Историческая специфика переходных эпох и особенно тех, что свидетельствуют о надвигающейся гибели античного мира, особенно удается автору «Истории античной эстетики». Так, драматические страницы посвящены личности императора Юлиана Отступника (школа Пергамского неоплатонизма). Личность Юлиана вырисовывается не только в безвыходной раздвоенности между язычеством и христианством, но и как показатель его эстетического мировоззрения (VII, кн. 1, с. 389–408).

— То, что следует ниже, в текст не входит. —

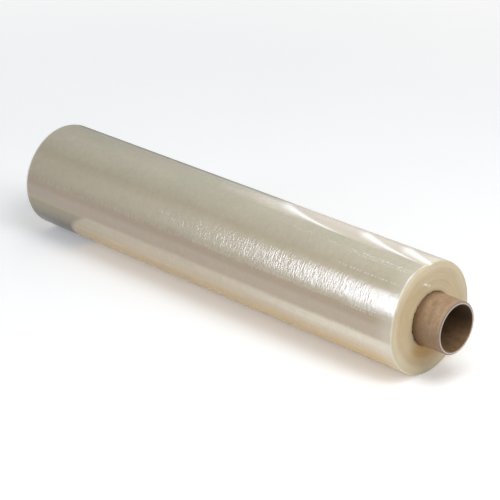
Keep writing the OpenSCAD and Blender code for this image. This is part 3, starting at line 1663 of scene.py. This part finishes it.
@dataclass
class Studio:
    """The floor, the soft light and the camera."""

    layout: Layout

    # Camera: its direction in degrees, its distance and aim in metres, and its lens by
    # the width of the sensor and by the focal length and picture width in pixels
    azimuth: float = 44.215
    elevation: float = 24.113
    distance: float = 1668.9 * MM
    aim_x: float = 21.79 * MM
    aim_below_axis: float = 3.11 * MM
    sensor_width: float = 36.0
    focal_pixels: float = 1905.39
    picture_pixels: float = 500.0
    clip: tuple[float, float] = (0.05, 100.0)

    floor_size: float = 12.0
    floor_finish: FloorFinish = FloorFinish()
    reflections: tuple[Reflection, ...] = (
        Reflection("front_box", 0.318, 29.9, 3.0, (0.86, 1.35), 2.98, (0.79, 0.855, 1.0)),
        Reflection("front_rim", 0.318, 29.9, 3.02, (0.86, 1.95), 2.98, (0.79, 0.855, 1.0)),
        Reflection("back_box", 0.29, 92.5, 3.0, (1.23, 2.0), 1.15, (1.0, 0.98, 0.96)),
    )
    boxes: tuple[SoftBox, ...] = (
        SoftBox("top_box", (0.5, -0.1, 0.97), (0.6, 0.6), 3.9),
        SoftBox("side_box", (2.2, 0.3, 1.3), (1.2, 1.2), 3.0),
    )
    sky_colour: Colour = (0.95, 1.0, 0.99)
    sky_strength: float = 0.36

    def back(self) -> Vector:
        """Direction from the roll to the camera."""
        turn, rise = math.radians(self.azimuth), math.radians(self.elevation)
        return Vector((math.sin(turn) * math.cos(rise), -math.cos(turn) * math.cos(rise),
                       math.sin(rise)))

    def camera_place(self) -> Vector:
        """Where the camera stands."""
        aim = Vector((self.aim_x, 0.0, self.layout.axis_height - self.aim_below_axis))
        return aim + self.back() * self.distance

    def camera(self) -> None:
        """Puts up the camera."""
        data = bpy.data.cameras.new("camera")
        data.sensor_width = self.sensor_width
        data.lens = self.sensor_width * self.focal_pixels / self.picture_pixels
        data.clip_start, data.clip_end = self.clip
        camera = bpy.data.objects.new("camera", data)
        camera.location = self.camera_place()
        camera.rotation_euler = (-self.back()).to_track_quat("-Z", "Y").to_euler()
        bpy.context.scene.collection.objects.link(camera)
        bpy.context.scene.camera = camera

    def floor(self) -> None:
        """Lays the floor."""
        mesh = bmesh.new()
        bmesh.ops.create_grid(mesh, x_segments=1, y_segments=1, size=self.floor_size)
        data = bpy.data.meshes.new("floor")
        mesh.to_mesh(data)
        mesh.free()
        floor = bpy.data.objects.new("floor", data)
        bpy.context.scene.collection.objects.link(floor)
        data.materials.append(self.floor_finish.material())

    def sky(self) -> None:
        """Spreads an even sky."""
        world = bpy.data.worlds.new("sky")
        world.use_nodes = True
        sky = world.node_tree.nodes["Background"]
        sky.inputs["Color"].default_value = (*self.sky_colour, 1.0)
        sky.inputs["Strength"].default_value = self.sky_strength
        bpy.context.scene.world = world

    def build(self) -> None:
        """Sets the stage."""
        self.camera()
        self.floor()
        for reflection in self.reflections:
            reflection.hang(self.layout, self.camera_place())
        for box in self.boxes:
            box.hang()
        self.sky()
        bpy.context.scene.view_settings.view_transform = "Standard"
        log.info("studio: camera, floor, lamps and sky")


def main() -> None:
    """Builds every piece in order and reports it."""
    logging.basicConfig(level=logging.INFO, format="%(name)s: %(message)s")
    noise.seed_set(SEED)
    layout = Layout.from_frame()
    Studio(layout).build()
    BoardCore(layout).build()
    WoundFilm(layout).build()


if __name__ == "__main__":
    main()
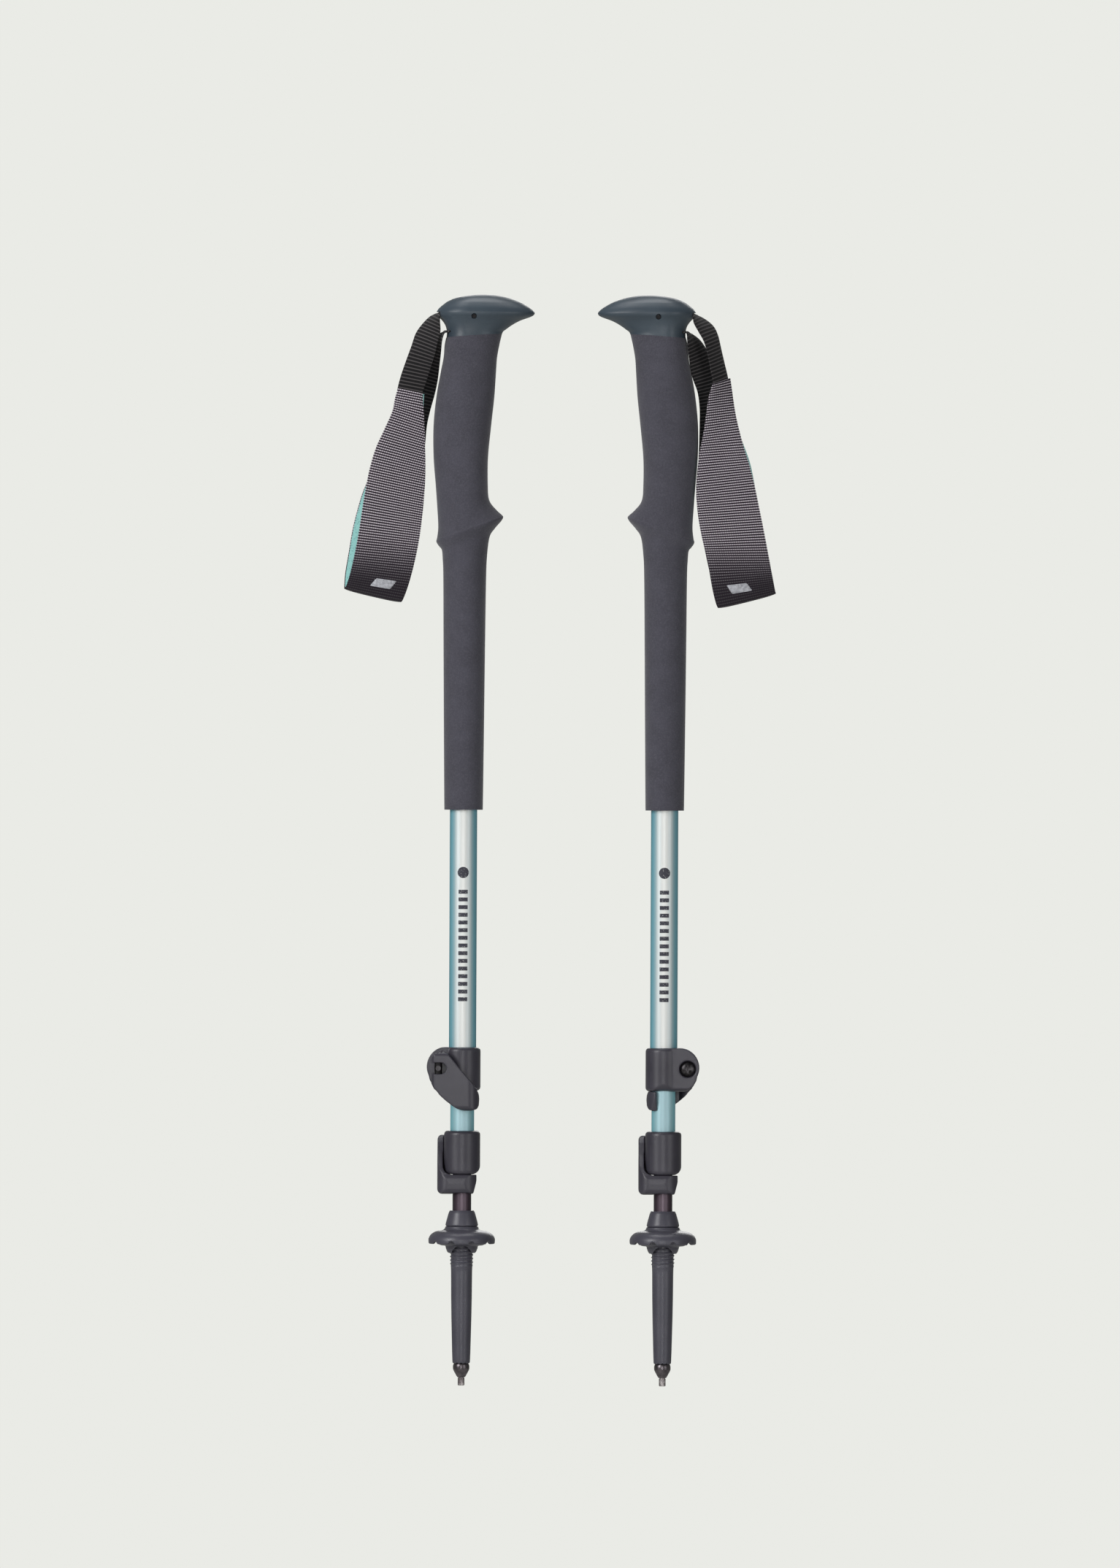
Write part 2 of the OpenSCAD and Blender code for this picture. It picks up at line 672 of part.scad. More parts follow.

Такой же покинутостью веет от личности завершителя неоплатонизма (Афинская школа) Прокла, стоящего на краю гибнущего языческого мира, «одинокого героя среди чуждой религии и обычаев, который уповает на помощь древних богов, тоже, однако, чуждых новому миру» (VII, кн. 1, с. 336). Эпоха синкретизма (халдаизм, герметизм, гностицизм) – яркое свидетельство падения античности – замечательна именно тем, что в ней сказалось особенно выразительное языческое наследие, впитавшее христианские мифологемы в их причудливой модификации. А. Ф. Лосев подчеркивает историческую специфику халдаизма и гностицизма, делая упор опять-таки на переходный характер этого последнего от язычества к христианству, от античности к средневековью. Краткая формулировка автором специфики этого последнего в ИАЭ философско-религиозного направления подчеркивает этот неустойчивый характер гностицизма: «Поскольку язычество возникло на путях обожествления вещи, а в пределе это было чувственно-материальным космосом (или, как говорят менее точно и менее ясно, природы), христианство же возникло на основах не телесно-вещественной, но чисто личностной интуиции, то гностицизм и оказался смешением телесно-вещественных и личностных интуиции» (VIII, кн. 1, с. 300).